Newspaper printing left the Daily Express building in 1989, and the depopulated and dilapidated district reached its lowest point. Then the listing started. The Ancoats conservation area was designated in 1989. The Ancoats Buildings Preservation Trust was formed in 1995. In 2000 the government accepted the £250 million New Islington project to redevelop the strip of land between the Rochdale and Ashton Canals; the developer Urban Splash gave it the brand name New Islington, anchoring it around the listed Daily Express Building. Royal Mill, Murray's Mill, Beehive Mill, Paragon Mill, Sedgwick Mill, Brownsfield Mill — all Grade II or II* — have been converted into apartments or workshops. The Hallé Orchestra now has its rehearsal venue in the former St Peter's church on Blossom Street.

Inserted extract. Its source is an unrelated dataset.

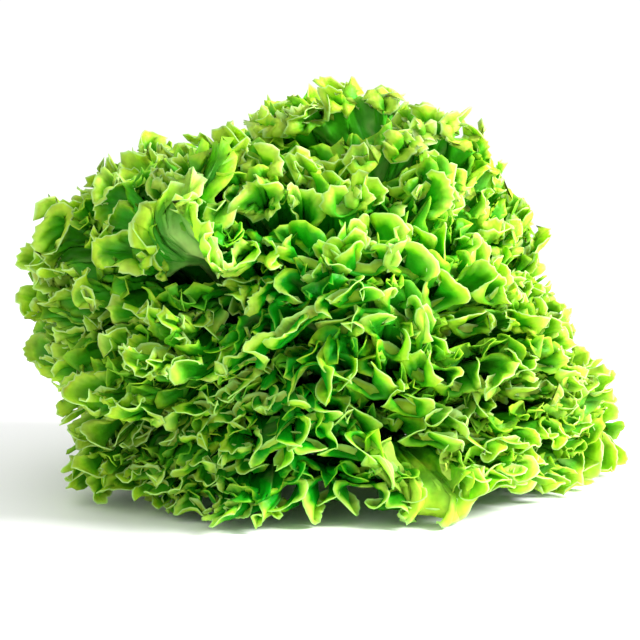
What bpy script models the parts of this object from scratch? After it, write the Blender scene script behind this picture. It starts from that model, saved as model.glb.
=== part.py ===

Ancoats has won restaurant guide nods as one of the most interesting eating districts in northern England. The canal, dredged clean, carries narrowboats again. The Shamrock has closed, but the buildings around it are full.

From the Air

Ancoats is in central Manchester immediately north-east of the city centre, at 53.4833N, 2.2297W. From the air, the orienting features are the Rochdale Canal running south-west to north-east through the district and the Ashton Canal forming the southern boundary. The cluster of tall red-brick listed cotton mills (Royal Mill, Murray's Mill, Sedgwick Mill, Paragon Mill, Beehive Mill) along Redhill Street and Jersey Street are unmistakable. Manchester city centre lies immediately south-west; the New Islington marina is at the southern edge of Ancoats. Nearest airport: Manchester (EGCC) 6 nm south-southwest. Best viewing altitude 1,500-3,000 ft.